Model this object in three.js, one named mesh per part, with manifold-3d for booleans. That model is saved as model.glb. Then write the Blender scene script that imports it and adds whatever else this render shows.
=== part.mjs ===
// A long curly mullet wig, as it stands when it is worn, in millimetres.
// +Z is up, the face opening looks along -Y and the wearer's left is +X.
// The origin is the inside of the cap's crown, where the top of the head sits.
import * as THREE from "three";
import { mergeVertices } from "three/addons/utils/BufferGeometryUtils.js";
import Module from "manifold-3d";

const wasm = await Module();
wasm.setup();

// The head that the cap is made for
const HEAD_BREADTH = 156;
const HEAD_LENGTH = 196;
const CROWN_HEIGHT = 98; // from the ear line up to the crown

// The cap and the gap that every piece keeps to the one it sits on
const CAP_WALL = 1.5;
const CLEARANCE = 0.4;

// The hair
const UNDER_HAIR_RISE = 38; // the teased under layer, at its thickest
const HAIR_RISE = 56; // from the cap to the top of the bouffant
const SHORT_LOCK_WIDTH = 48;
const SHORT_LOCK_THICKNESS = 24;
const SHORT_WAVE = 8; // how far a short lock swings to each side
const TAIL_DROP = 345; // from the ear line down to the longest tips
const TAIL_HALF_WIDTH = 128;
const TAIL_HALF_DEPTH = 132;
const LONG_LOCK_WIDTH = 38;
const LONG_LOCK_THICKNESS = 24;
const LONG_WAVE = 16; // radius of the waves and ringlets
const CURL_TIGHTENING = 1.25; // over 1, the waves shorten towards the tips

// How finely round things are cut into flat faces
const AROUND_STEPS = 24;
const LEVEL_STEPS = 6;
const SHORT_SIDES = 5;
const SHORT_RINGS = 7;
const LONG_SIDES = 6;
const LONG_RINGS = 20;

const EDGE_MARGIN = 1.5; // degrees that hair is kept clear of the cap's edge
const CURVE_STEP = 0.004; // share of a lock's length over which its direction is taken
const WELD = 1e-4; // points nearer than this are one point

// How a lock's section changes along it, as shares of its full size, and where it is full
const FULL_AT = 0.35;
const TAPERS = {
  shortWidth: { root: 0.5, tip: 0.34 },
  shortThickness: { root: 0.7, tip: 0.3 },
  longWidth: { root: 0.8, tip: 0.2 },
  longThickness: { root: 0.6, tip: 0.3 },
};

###

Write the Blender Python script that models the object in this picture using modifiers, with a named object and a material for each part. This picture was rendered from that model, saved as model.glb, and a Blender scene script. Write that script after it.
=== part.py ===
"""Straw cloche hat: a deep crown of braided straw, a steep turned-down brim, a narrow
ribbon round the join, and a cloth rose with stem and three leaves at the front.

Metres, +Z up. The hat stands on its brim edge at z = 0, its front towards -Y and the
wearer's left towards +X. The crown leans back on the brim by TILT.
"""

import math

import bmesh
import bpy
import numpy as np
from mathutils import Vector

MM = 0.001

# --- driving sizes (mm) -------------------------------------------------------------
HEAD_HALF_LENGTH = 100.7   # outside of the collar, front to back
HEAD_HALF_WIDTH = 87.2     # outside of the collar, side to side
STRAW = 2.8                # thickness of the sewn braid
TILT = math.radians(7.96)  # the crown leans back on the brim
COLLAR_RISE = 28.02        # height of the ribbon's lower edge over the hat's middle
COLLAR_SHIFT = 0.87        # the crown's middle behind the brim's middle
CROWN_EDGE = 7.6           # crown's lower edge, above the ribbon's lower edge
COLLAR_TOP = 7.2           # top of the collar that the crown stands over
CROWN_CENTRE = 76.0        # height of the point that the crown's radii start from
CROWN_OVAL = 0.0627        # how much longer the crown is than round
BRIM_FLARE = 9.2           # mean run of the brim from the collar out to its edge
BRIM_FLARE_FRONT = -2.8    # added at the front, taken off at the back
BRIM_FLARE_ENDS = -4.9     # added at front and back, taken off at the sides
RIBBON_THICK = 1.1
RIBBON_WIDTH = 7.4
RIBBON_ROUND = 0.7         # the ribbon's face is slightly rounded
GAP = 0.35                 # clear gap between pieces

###

Only the lines from the one holding "Model this object" through the one holding "const WELD = 1e-4;" are wanted; retype them exactly.

• **RESPONSE**
Model this object in three.js, one named mesh per part, with manifold-3d for booleans. That model is saved as model.glb. Then write the Blender scene script that imports it and adds whatever else this render shows.
=== part.mjs ===
// A long curly mullet wig, as it stands when it is worn, in millimetres.
// +Z is up, the face opening looks along -Y and the wearer's left is +X.
// The origin is the inside of the cap's crown, where the top of the head sits.
import * as THREE from "three";
import { mergeVertices } from "three/addons/utils/BufferGeometryUtils.js";
import Module from "manifold-3d";

const wasm = await Module();
wasm.setup();

// The head that the cap is made for
const HEAD_BREADTH = 156;
const HEAD_LENGTH = 196;
const CROWN_HEIGHT = 98; // from the ear line up to the crown

// The cap and the gap that every piece keeps to the one it sits on
const CAP_WALL = 1.5;
const CLEARANCE = 0.4;

// The hair
const UNDER_HAIR_RISE = 38; // the teased under layer, at its thickest
const HAIR_RISE = 56; // from the cap to the top of the bouffant
const SHORT_LOCK_WIDTH = 48;
const SHORT_LOCK_THICKNESS = 24;
const SHORT_WAVE = 8; // how far a short lock swings to each side
const TAIL_DROP = 345; // from the ear line down to the longest tips
const TAIL_HALF_WIDTH = 128;
const TAIL_HALF_DEPTH = 132;
const LONG_LOCK_WIDTH = 38;
const LONG_LOCK_THICKNESS = 24;
const LONG_WAVE = 16; // radius of the waves and ringlets
const CURL_TIGHTENING = 1.25; // over 1, the waves shorten towards the tips

// How finely round things are cut into flat faces
const AROUND_STEPS = 24;
const LEVEL_STEPS = 6;
const SHORT_SIDES = 5;
const SHORT_RINGS = 7;
const LONG_SIDES = 6;
const LONG_RINGS = 20;

const EDGE_MARGIN = 1.5; // degrees that hair is kept clear of the cap's edge
const CURVE_STEP = 0.004; // share of a lock's length over which its direction is taken
const WELD = 1e-4; // points nearer than this are one point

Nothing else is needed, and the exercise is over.